Behind the presidential palace, Sebastián led me somewhere unexpected — a library, discreet and almost invisible from the outside. Inside, the noise of the city softened instantly. Shelves, desks, light filtering through high windows. It felt like a place that exists precisely so power does not forget to listen.
 
Then Lima changed tone again.
 
Chinatown hit us like a wave — noise, colour, heat, movement. Streets alive with shouting vendors, sizzling pans, signs competing for attention. Sebastián explained how Chinese migration shaped Lima’s food and culture, how fusion became tradition. Nothing about it felt curated. It was alive, functional, unapologetic.
 
Later, as daylight faded, fountains rose and danced in the park. Water leapt and twisted, lights changed colour, children ran between jets. It was theatrical, joyful, slightly absurd — and perfect. Lima, it seemed, is unafraid of delight.
 
The day ended with drinks back in Miraflores. Conversation slowed. We talked about life, work, the odd paths people take. The city felt closer now, no longer observed but shared.
 
Day Three — Preparing to leave
 
The final day was intentionally simple.
 
Shopping in Miraflores. A last coffee. Familiar streets that now felt almost routine. It is always a strange moment when a place stops being new and starts being known — even slightly.
 
I packed slowly.
 
Outside, the city continued as if I were not leaving. That felt comforting rather than dismissive. Cities that matter never cling.
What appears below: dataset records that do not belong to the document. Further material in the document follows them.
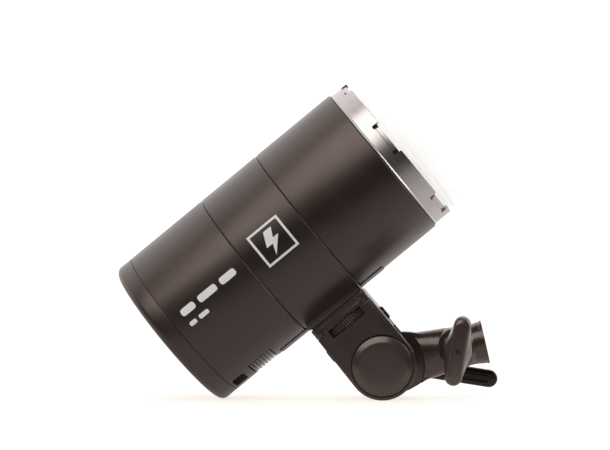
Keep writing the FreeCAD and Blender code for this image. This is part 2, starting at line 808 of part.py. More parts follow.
def stand_arm():
    tongue = plate(
        [
            (0, -TONGUE_R),
            (12, -18.3),
            (22, -NECK_HALF),
            (30, -12.0),
            (30, 12.0),
            (22, NECK_HALF),
            (12, 18.3),
            (0, TONGUE_R),
            (-TONGUE_R, 0, "arc"),
        ],
        -TONGUE_HALF_Y,
        TONGUE_HALF_Y,
    )
    clearance = round_bar((0, -40, 0), (0, 40, 0), NECK_START_R)
    neck = spin(neck_profile()).cut(clearance)
    scoops = []
    for side in (NEAR, FAR):
        scoops.append(round_bar((29.0, side * 32.0, -30), (29.0, side * 32.0, 30), 19.5))
    neck = cut(neck, *scoops)
    boss = round_bar((CLAMP_X, -10, 0), (CLAMP_X, -20.0, 0), 8.6)
    boss = round_edges(boss, 1.0, lambda middle, e: middle.y < -19)
    body = fuse(neck, tongue, boss)
    return cut(
        body,
        round_bar((0, -40, 0), (0, 40, 0), BOLT_R + RUNNING),
        disc(SOCKET_FLOOR_X, SOCKET_END_X + 1, BUSH_R),
        round_bar((CLAMP_X, 0, 0), (CLAMP_X, -13.0, 0), PAD_HOLE_R),
        round_bar((CLAMP_X, -12, 0), (CLAMP_X, -40, 0), CLAMP_SCREW_R + RUNNING),
    )


def socket_bush():
    bush = disc(SOCKET_FLOOR_X, SOCKET_END_X - 0.6, BUSH_R, SOCKET_BORE_R)
    return bush.cut(round_bar((CLAMP_X, 0, 0), (CLAMP_X, -20, 0), PAD_HOLE_R))


def clamp_pad():
    pad = round_bar((CLAMP_X, -10.6, 0), (CLAMP_X, -8.2, 0), PAD_R)
    return pad.cut(round_bar((CLAMP_X, -10.6, 0), (CLAMP_X, -9.8, 0), TIP_R + RUNNING))


def clamp_screw():
    tip = round_bar((CLAMP_X, -9.85, 0), (CLAMP_X, -10.65, 0), TIP_R)
    thread = round_bar((CLAMP_X, -10.65, 0), (CLAMP_X, HANDLE_BASE_Y - 1, 0), CLAMP_SCREW_R)
    return fuse(tip, thread)


def clamp_handle():
    """A bar-shaped wing on a flared hub, drawn lying along Z at the clamp screw."""
    half = HANDLE_LENGTH / 2
    tip = HANDLE_WIDTH / 2
    reach = half - tip
    bar = plate(
        [
            (tip, -reach),
            (tip, reach),
            (0, half, "arc"),
            (-tip, reach),
            (-tip, -reach),
            (0, -half, "arc"),
        ],
        HANDLE_FACE_Y,
        HANDLE_FACE_Y + 9.0,
    )
    bar = round_edges(bar, 1.4, lambda middle, e: abs(middle.y - HANDLE_FACE_Y) < 0.01)
    hub = Part.makeCone(8.8, 3.6, 17.0, V(0, HANDLE_BASE_Y, 0), V(0, -1, 0))
    shoulder = 0.75 * reach
    swell = [(WING_HALF, 0), (tip, -shoulder), (-tip, -shoulder), (-WING_HALF, 0), (-tip, shoulder), (tip, shoulder)]
    wing = plate(swell, HANDLE_FACE_Y + 6.5, HANDLE_FACE_Y + 9.0)
    handle = fuse(bar, hub, wing)
    handle = handle.cut(round_bar((0, 0, 0), (0, HANDLE_BASE_Y - 1, 0), CLAMP_SCREW_R))
    handle = handle.cut(round_bar((0, HANDLE_FACE_Y - 1, 0), (0, HANDLE_FACE_Y + 1.2, 0), 1.3))
    lean = HANDLE_LEAN - ARM_RISE
    handle.rotate(V(0, 0, 0), V(0, 1, 0), 90 - lean)
    handle.translate(V(CLAMP_X, 0, 0))
    return handle


def handle_pin():
    return round_bar((CLAMP_X, HANDLE_FACE_Y + 1.2, 0), (CLAMP_X, HANDLE_FACE_Y + 0.3, 0), 1.2)


# Lever frame


def tilt_lever():
    half = LEVER_WIDTH / 2
    y0, y1 = LEVER_Y
    straight = LEVER_LENGTH - half
    blade = plate([(0, -half), (straight, -half), (LEVER_LENGTH, 0, "arc"), (straight, half), (0, half)], y0, y1)
    blade = round_edges(blade, 1.6, lambda middle, e: e.BoundBox.YLength < 0.01 and middle.x > 2)
    hub = round_bar((0, BLOCK_HALF_Y + 0.4, 0), (0, y1, 0), 12.5)
    hub = round_edges(hub, 1.2, lambda middle, e: middle.y > y1 - 0.1)
    body = fuse(blade, hub)
    grooves = []
    for z in (-1.9, 1.9):
        for low, high in ((y0 - 1, y0 + GROOVE_DEPTH), (y1 - GROOVE_DEPTH, y1 + 1)):
            grooves.append(rounded_block((20.0, straight), (low, high), (z - 0.7, z + 0.7), 0.6, "y"))
    return cut(body, round_bar((0, 0, 0), (0, 60, 0), BOLT_R + RUNNING), *grooves)


# Placing


def hub_drop():
    """How far the hinge is below the optical axis, so that rear rim and hub both touch the table."""
    rise = math.radians(HEAD_RISE)
    behind = -REAR_X - CORNER_R
    below = BODY_R - CORNER_R
    return (behind * math.sin(rise) + below * math.cos(rise) + CORNER_R - HUB_R) / math.cos(rise)


HUB_DROP = hub_drop()

HEAD = [
    rear_cap,
    rear_housing,
    middle_band,
    front_housing,
    mount_ring,
    dome_gasket,
    dome,
    inlet_grille,
    underside_pads,
    usb_port,
    display_window,
    display_module,
    control_board,
    dial_encoder,
    dial_knob,
    panel_screws,
    chassis,
    battery_cells,
    cell_cradle,
    capacitors,
    power_board,
    trigger_board,
    fan_frame,
    fan_rotor,
    heat_sink,
    tube_socket,
    flash_tube,
    lamp_board,
    reflector,
    threaded_insert,
    mount_plate,
    stand_block,
    thumbwheel,
    mounting_screw,
    umbrella_tube,
    pinch_screw,
    hinge_cap,
    hinge_bolt,
    hinge_nut,
    friction_discs,
]
ARM = [stand_arm, socket_bush, clamp_pad, clamp_screw, clamp_handle, handle_pin]
LEVER = [tilt_lever]

ORIGIN = V(0, 0, 0)
ACROSS = V(0, 1, 0)


def at_hinge(shape, rise):
    """A shape drawn about the hinge, turned to its angle and lifted off the table."""
    shape.rotate(ORIGIN, ACROSS, -rise)
    shape.translate(V(0, 0, HUB_R))
    return shape


def build():
    pieces = {}
    for make in HEAD:
        pieces[make.__name__] = make()
    pieces["charge_light"] = charge_light_bar(1.0)
    for name, (y, z) in BUTTON_PLACES.items():
        pieces[name] = panel_button(y, z)
    for shape in pieces.values():
        shape.translate(V(0, 0, HUB_DROP))
        at_hinge(shape, HEAD_RISE)
    for make in ARM:
        pieces[make.__name__] = at_hinge(make(), ARM_RISE)
    for make in LEVER:
        pieces[make.__name__] = at_hinge(make(), -LEVER_DROP)
    return pieces


def centre(pieces):
    """Moves every piece so that the origin is under the middle of the whole, and returns the move."""
    boxes = [shape.optimalBoundingBox(False, False) for shape in pieces.values()]
    middle_x = (min(b.XMin for b in boxes) + max(b.XMax for b in boxes)) / 2
    middle_y = (min(b.YMin for b in boxes) + max(b.YMax for b in boxes)) / 2
    lowest = min(b.ZMin for b in boxes)
    move = V(-middle_x, -middle_y, -lowest)
    for shape in pieces.values():
        shape.translate(move)
    size = [max(getattr(b, a + "Max") for b in boxes) - min(getattr(b, a + "Min") for b in boxes) for a in "XYZ"]
    print("size", [round(s, 2) for s in size])
    return move


def head_point(x, y, z, move):
    """Where a point of the head's frame lies in the finished part."""
    spot = FreeCAD.Rotation(ACROSS, -HEAD_RISE).multVec(V(x, y, z + HUB_DROP))
    return spot + V(0, 0, HUB_R) + move


def arm_point(x, y, z, move):
    """Where a point of the arm's frame lies in the finished part."""
    return FreeCAD.Rotation(ACROSS, -ARM_RISE).multVec(V(x, y, z)) + V(0, 0, HUB_R) + move


def main():
    os.makedirs("parts", exist_ok=True)
    pieces = build()
    move = centre(pieces)
    for name, shape in pieces.items():
        if not shape.isValid():
            print("not valid:", name)
        shape.exportStep(f"parts/{name}.step")
    print(len(pieces), "pieces")
    spots = {
        "hinge": arm_point(0, 0, 0, move),
        "socket mouth": arm_point(SOCKET_END_X, 0, 0, move),
        "clamp": arm_point(CLAMP_X, 0, 0, move),
        "thumbwheel": head_point(0, 0, WHEEL_Z, move),
        "umbrella": head_point(0, 0, UMBRELLA_Z, move),
        "ring": head_point(RING_FRONT_X, 0, 0, move),
        "dial": head_point(PANEL_X, 0, DIAL_Z, move),
        "axis": head_point(0, 0, 0, move),
        "port": head_point(PORT_X, PORT_Y, PORT_FLOOR_Z, move),
    }
    for name, spot in spots.items():
        print(name, [round(value, 3) for value in spot])


main()
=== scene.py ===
import json
from math import asin, atan2, copysign, cos, degrees, hypot, pi, radians, sin, tan, tau

import bmesh
import bpy
from mathutils import Matrix, Vector


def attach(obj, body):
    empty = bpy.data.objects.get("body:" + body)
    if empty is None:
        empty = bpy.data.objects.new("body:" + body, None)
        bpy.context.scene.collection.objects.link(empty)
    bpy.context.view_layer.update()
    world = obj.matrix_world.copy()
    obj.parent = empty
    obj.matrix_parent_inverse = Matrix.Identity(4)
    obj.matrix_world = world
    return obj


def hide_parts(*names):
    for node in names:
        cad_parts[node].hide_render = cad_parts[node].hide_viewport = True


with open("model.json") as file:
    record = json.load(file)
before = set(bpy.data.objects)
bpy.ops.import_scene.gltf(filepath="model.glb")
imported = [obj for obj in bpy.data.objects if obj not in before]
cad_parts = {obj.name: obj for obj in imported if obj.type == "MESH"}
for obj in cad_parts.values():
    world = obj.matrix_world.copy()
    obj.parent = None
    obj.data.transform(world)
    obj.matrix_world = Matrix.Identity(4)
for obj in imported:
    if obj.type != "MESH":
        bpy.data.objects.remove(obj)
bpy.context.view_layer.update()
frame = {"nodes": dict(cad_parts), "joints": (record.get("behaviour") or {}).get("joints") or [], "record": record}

# Pieces are drawn in millimetres in the frame of the head, the arm or the lever, then placed in metres.
#   head  +X along the optical axis to the front, +Z up, origin on the axis over the hinge
#   arm   +X from the hinge out along the stand socket, origin at the hinge
#   lever +X from the hinge out to the lever's tip, origin at the hinge

MM = 0.001

joints = {joint["name"]: joint for joint in frame["joints"]}
mounts = {mount["name"]: mount for mount in frame["record"]["mounts"]}
ACROSS = Vector((0, 1, 0))


def frame_matrix(origin, forward):
    """The frame with that origin, +X forward and +Y across."""
    up = forward.cross(ACROSS).normalized()
    turn = Matrix((forward, ACROSS, up)).transposed()
    return Matrix.Translation(origin) @ turn.to_4x4()


hinge = Vector(joints["tilt"]["pos_m"])
optical = Vector(joints["fan_spin"]["axis"]).normalized()
on_axis = Vector(joints["fan_spin"]["pos_m"])
LEVER_DROP = radians(8.7)
HEAD = frame_matrix(on_axis + optical * (hinge - on_axis).dot(optical), optical)
ARM = frame_matrix(hinge, Vector(mounts["stand_socket"]["axis"]).normalized())
LEVER = frame_matrix(hinge, Vector((cos(LEVER_DROP), 0, -sin(LEVER_DROP))))


def reach(node, where=HEAD):
    """Lowest and highest corner of a CAD node in one of the frames, in millimetres."""
    back = where.inverted()
    spots = [back @ v.co / MM for v in frame["nodes"][node].data.vertices]
    low = Vector([min(s[i] for s in spots) for i in range(3)])
    high = Vector([max(s[i] for s in spots) for i in range(3)])
    return low, high


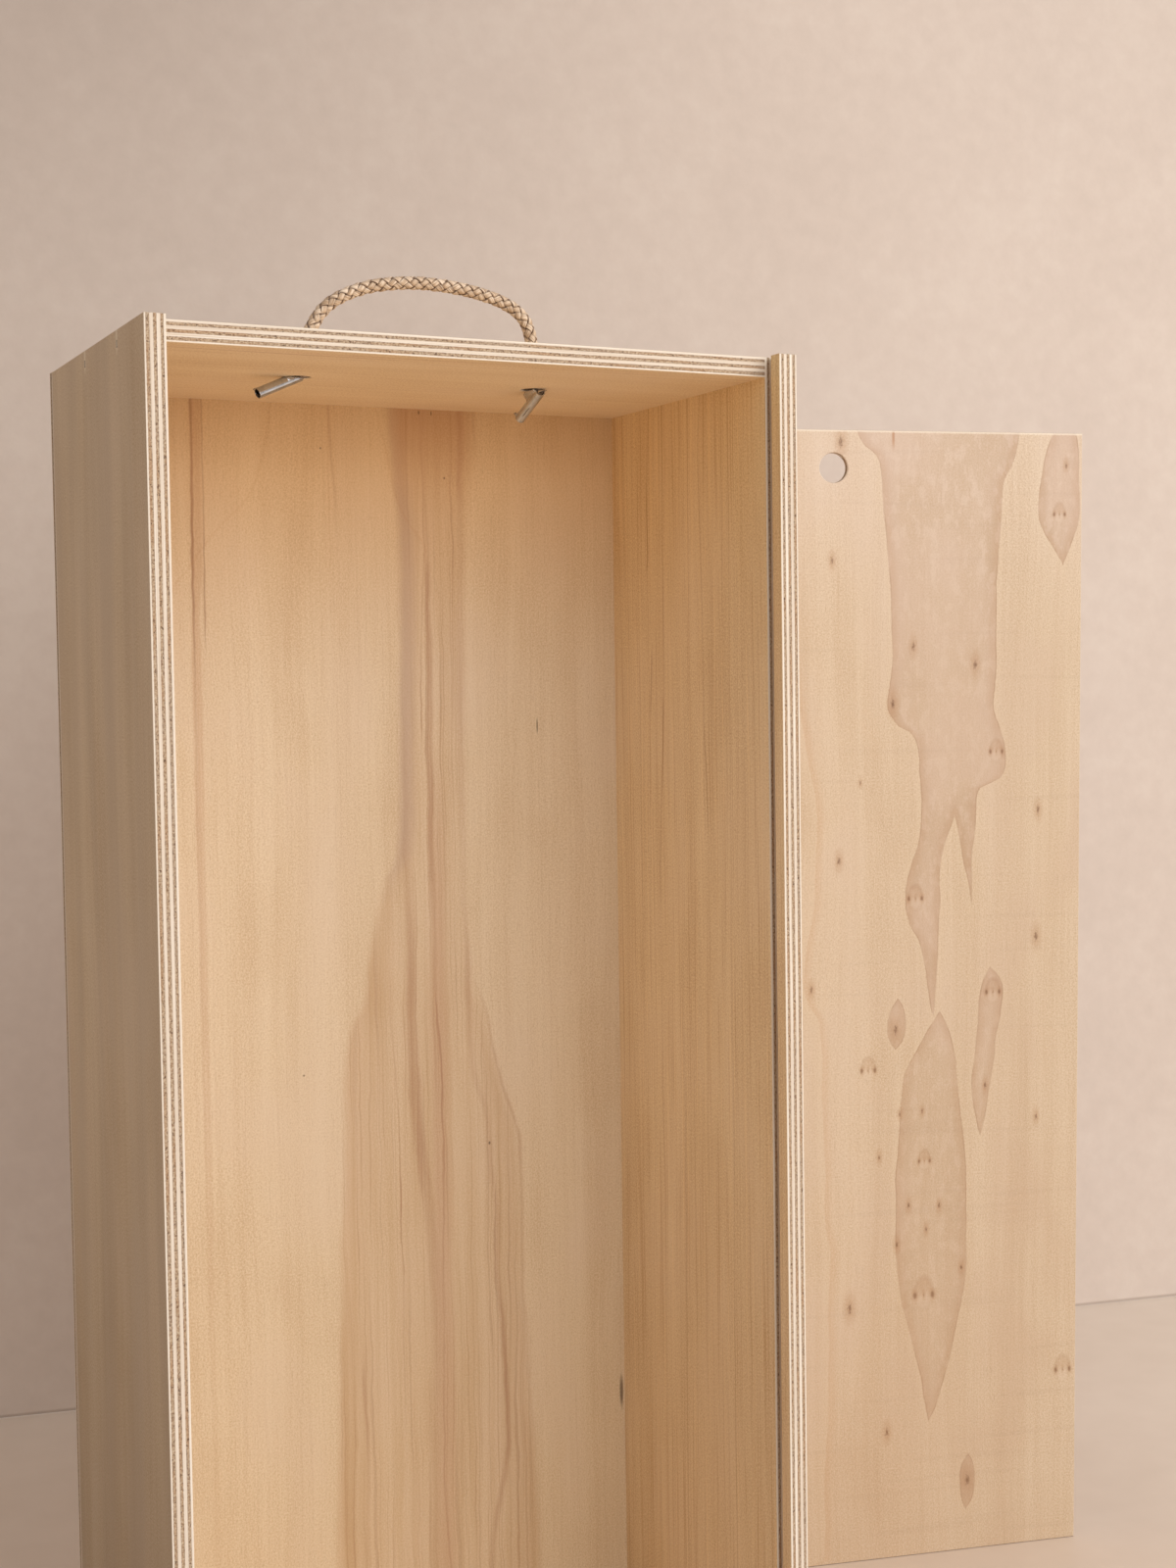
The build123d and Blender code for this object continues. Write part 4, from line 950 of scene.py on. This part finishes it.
def make_clip(side):
    """Rolled tube whose upper end is an open trough with two flared ears, flat
    against the wood above; a pressed seam along it and a small tab at its mouth."""
    bend, along, across, up = clip_axes(side)
    back, front, tab = CLIPS[side][4:]
    r = 0.00245
    k_arc, k_up = 21, 9
    verts, faces, seam_tab_shade = [], [], []
    stations = np.concatenate([np.linspace(0.0001 - back, 0.0046, 22), [0.0052, 0.0057], np.linspace(0.0062, front - 0.0020, 26), np.linspace(front - 0.0016, front - 0.0001, 6)])
    seam_at = math.radians(-90 + 30 * tab)
    for l in stations:
        open_ = 1 - min(1, max(0, (l - 0.0046) / 0.0011))
        mouth = min(1, max(0, (l - front + 0.0025) / 0.0024))
        y_max = (CLIP_TOP - 0.0003 - bend[2] - along[2] * l) / up[2]
        low_end = -math.pi / 2
        top_a = 0.0 if y_max >= 0 else math.asin(max(-0.97, y_max / r))
        rr = r * (1 + 0.03 * mouth)
        half = []
        for j in range(k_arc):                          # bottom round to the side
            ang = low_end + (top_a - low_end) * j / (k_arc - 1)
            half.append((rr * math.cos(ang), rr * math.sin(ang), ang))
        x0, y0, _ = half[-1]
        for j in range(1, k_up + 1):                    # ear, or the rest of the tube
            f = j / k_up
            if y_max > 0:
                ear = (x0 + 0.0015 * f ** 1.4, min(y_max, 0.0047) * f)
            else:
                ear = (x0 + 0.0011 * f, y0)
            a2 = math.radians(86) * f
            tube = (rr * math.cos(a2), rr * math.sin(a2))
            half.append((ear[0] * open_ + tube[0] * (1 - open_), ear[1] * open_ + tube[1] * (1 - open_), a2))
        seam = min(1, max(0, (l - 0.0062) / 0.0008)) * (1 - min(1, max(0, (l - front + 0.0060) / 0.0012)))
        row = []
        for sx, part in ((-1, reversed(half)), (1, half[1:])):
            for x, y, ang in part:
                true = ang if sx > 0 else math.pi - ang
                off = (true - seam_at + math.pi) % (2 * math.pi) - math.pi
                cut = 0.00034 * seam * math.exp(-(off / 0.13) ** 2)
                px_, py_ = sx * x, y
                n = math.hypot(px_, py_) or 1.0
                px_, py_ = px_ * (1 - cut / n), py_ * (1 - cut / n)
                row.append(bend + along * l + across * px_ + up * py_)
                seam_tab_shade.append(seam * math.exp(-(off / 0.11) ** 2))
        k = len(row)
        verts.extend(row)
    n = len(stations)
    for a in range(n - 1):
        for j in range(k - 1):
            faces.append((a * k + j, a * k + j + 1, (a + 1) * k + j + 1, (a + 1) * k + j))
    # tab
    base = len(verts)
    for i, (out, rise) in enumerate(((0.00225, 0.0008), (0.0027, 0.0014), (0.0029, 0.0021), (0.0031, 0.0027))):
        for l, drop in ((front - 0.0028, 0.0006), (front - 0.0016, 0.0), (front - 0.0007, 0.0002)):
            verts.append(bend + along * (l + 0.0002 * i) + across * tab * out + up * (rise - drop * i / 3))
            seam_tab_shade.append(0.55 * i / 3)
    for i in range(3):
        for j in range(2):
            f = (base + i * 3 + j, base + i * 3 + j + 1, base + (i + 1) * 3 + j + 1, base + (i + 1) * 3 + j)
            faces.append(f if tab > 0 else tuple(reversed(f)))
    me = bpy.data.meshes.new("clip_" + side + "_steel")
    me.from_pydata([tuple(v) for v in verts], [], faces)
    me.update()
    me.attributes.new("seam_tab_shade", "FLOAT", "POINT").data.foreach_set("value", np.array(seam_tab_shade, np.float32))
    me.polygons.foreach_set("use_smooth", [True] * len(me.polygons))
    ob = bpy.data.objects.new("clip_" + side + "_steel", me)
    scene.collection.objects.link(ob)
    solid = ob.modifiers.new("sheet", "SOLIDIFY")
    solid.thickness = 0.0005
    solid.offset = 0.0
    solid.use_even_offset = False
    bevel = ob.modifiers.new("edges", "BEVEL")
    bevel.width = 0.00012
    bevel.segments = 2
    bevel.limit_method = "ANGLE"
    bevel.angle_limit = math.radians(60)
    bevel.harden_normals = False
    paint(ob, STEEL)
    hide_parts("clip_" + side)
    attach(ob, "clip_" + side)
    return ob


def make_tail(side):
    """The last of the rope, squeezed into the tube."""
    bend, along, across, up = clip_axes(side)
    elbow = np.array([CLIPS[side][0], HOLE_Y, ELBOW_Z])
    pts = [elbow + np.array([0, 0, 0.0020]), elbow + np.array([0, 0, 0.0004]), bend, bend + along * 0.0040, bend + along * 0.010, bend + along * 0.0186]
    line = nurbs_line("tail_line_" + side, [tuple(p) for p in pts])
    route = Route(line, side=tuple(across))
    ob = braid("rope_tail_" + side + "_braid", route, 0.00200, 0.0125, each_way=4, width=0.0021, thick=0.00062, step=0.0003)
    # painted shade: the darkened rope copy
    paint(ob, ROPE_SHADED_END)
    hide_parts("rope_tail_" + side)
    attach(ob, "clip_" + side)
    return ob


for side in ("left", "right"):
    make_clip(side)
    make_tail(side)

for name, node in nodes.items():
    if name.startswith("brads_"):
        paint(node, BRAD)


# ================================================================ room and light
def plane(name, corners, mat):
    me = bpy.data.meshes.new(name)
    me.from_pydata(corners, [], [(0, 1, 2, 3)])
    me.update()
    ob = bpy.data.objects.new(name, me)
    scene.collection.objects.link(ob)
    paint(ob, mat)
    return ob


def floor_material():
    g = Graph("pale_stone")
    coord = g.new("ShaderNodeTexCoord")
    n = g.noise(coord.outputs["Object"], scale=2.2, detail=3.0, rough=0.5, distortion=0.4)
    fine = g.noise(coord.outputs["Object"], scale=30.0, detail=3.0)
    col = g.ramp(g.add(g.mul(n, 0.75), g.mul(fine, 0.25)), [(0.3, srgb(214, 196, 180)), (0.55, srgb(224, 207, 192)), (0.8, srgb(232, 217, 203))])
    # painted light: the floor brighter and cooler towards the right
    right = g.step(g.split(coord.outputs["Object"])[0], 0.35, 1.0)
    col = g.mix(right, col, (1.06, 1.10, 1.13, 1.0), "MULTIPLY")
    shader = g.new("ShaderNodeBsdfPrincipled")
    g.put(shader.inputs["Base Color"], col)
    g.put(shader.inputs["Roughness"], g.line(n, 0.3, 0.7, 0.26, 0.38))
    shader.inputs["Specular IOR Level"].default_value = 0.4
    out = g.new("ShaderNodeOutputMaterial")
    g.tree.links.new(shader.outputs[0], out.inputs["Surface"])
    return g.mat


def wall_material():
    g = Graph("limewash")
    coord = g.new("ShaderNodeTexCoord")
    p = coord.outputs["Object"]
    a = g.noise(p, scale=7.0, detail=4.0, rough=0.6)
    b = g.noise(p, scale=70.0, detail=3.0, rough=0.6)
    col = g.ramp(g.add(g.mul(a, 0.5), g.mul(b, 0.5)), [(0.34, srgb(209, 193, 181)), (0.5, srgb(213, 197, 185)), (0.66, srgb(217, 202, 190))])
    x, _, z = g.split(p)
    # painted shade: a thin dark line along the foot of the wall, where it meets the floor
    col = g.mix(g.mul(g.step(z, 0.0030, 0.0010), 0.45), col, srgb(140, 118, 100))
    # painted shade: the wall darker high up on the left, and a little darker high up on the right
    col = g.mix(g.mul(g.step(z, 0.55, 1.25), g.step(x, 0.75, -0.35)), col, (0.64, 0.62, 0.61, 1.0), "MULTIPLY")
    col = g.mix(g.mul(g.step(z, 0.80, 1.30), g.step(x, 0.45, 1.00)), col, (0.92, 0.92, 0.92, 1.0), "MULTIPLY")
    shader = g.new("ShaderNodeBsdfPrincipled")
    g.put(shader.inputs["Base Color"], col)
    shader.inputs["Roughness"].default_value = 0.9
    g.put(shader.inputs["Normal"], g.bump(g.add(g.mul(a, 0.6), g.mul(b, 0.4)), 0.002, 0.25))
    clear = g.new("ShaderNodeBsdfTransparent")
    geo = g.new("ShaderNodeNewGeometry")
    mix = g.new("ShaderNodeMixShader")
    g.tree.links.new(geo.outputs["Backfacing"], mix.inputs[0])
    g.tree.links.new(shader.outputs[0], mix.inputs[1])
    g.tree.links.new(clear.outputs[0], mix.inputs[2])
    out = g.new("ShaderNodeOutputMaterial")
    g.tree.links.new(mix.outputs[0], out.inputs["Surface"])
    return g.mat


plane("floor", [(-9, -9, -0.0002), (9, -9, -0.0002), (9, 9, -0.0002), (-9, 9, -0.0002)], floor_material())
wall_from, wall_to = Vector((-0.1115, 0.6218, 0)), Vector((0.8869, 0.4466, 0))
run = (wall_to - wall_from).normalized()
a, b = wall_from - run * 6.0, wall_from + run * 7.0
up = Vector((0, 0, 4.5))
plane("wall", [tuple(a), tuple(b), tuple(b + up), tuple(a + up)], wall_material())


def area(name, at, to, size, power, colour, size_y=None):
    data = bpy.data.lights.new(name, "AREA")
    data.shape = "RECTANGLE"
    data.size, data.size_y = size, size_y or size
    data.energy = power
    data.color = colour
    ob = bpy.data.objects.new(name, data)
    scene.collection.objects.link(ob)
    at, to = Vector(at), Vector(to)
    ob.location = at
    ob.rotation_mode = "QUATERNION"
    ob.rotation_quaternion = (to - at).to_track_quat("-Z", "Y")
    ob.visible_camera = False
    return ob


area("key", (2.3, -2.3, 2.1), (0.1, 0.0, 0.35), 2.4, 65.0, (1.0, 0.99, 0.975))
area("front", (0.3, -3.0, 0.72), (0.1, 0.0, 0.45), 2.4, 31.0, (1.0, 0.98, 0.955), 1.3)

world = bpy.data.worlds.new("room")
scene.world = world
world.use_nodes = True
w = Graph("room", world.node_tree)
back = w.new("ShaderNodeBackground")
back.inputs["Color"].default_value = (1.0, 0.975, 0.945, 1.0)
back.inputs["Strength"].default_value = 0.54
wo = w.new("ShaderNodeOutputWorld")
w.tree.links.new(back.outputs[0], wo.inputs["Surface"])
They trust you will remember.
 
What stayed
 
Lima did not overwhelm me. It did something better.
 
It let me walk into it, step by step, story by story, without insisting on being understood all at once. It offered calm and chaos, ocean and stone, ritual and spontaneity — and asked only attention in return.
 
I left knowing I had not finished with this city.
Some places make that clear quietly.
 
Lima did — somewhere between the sound of waves below the cliffs and the echo of footsteps in old streets.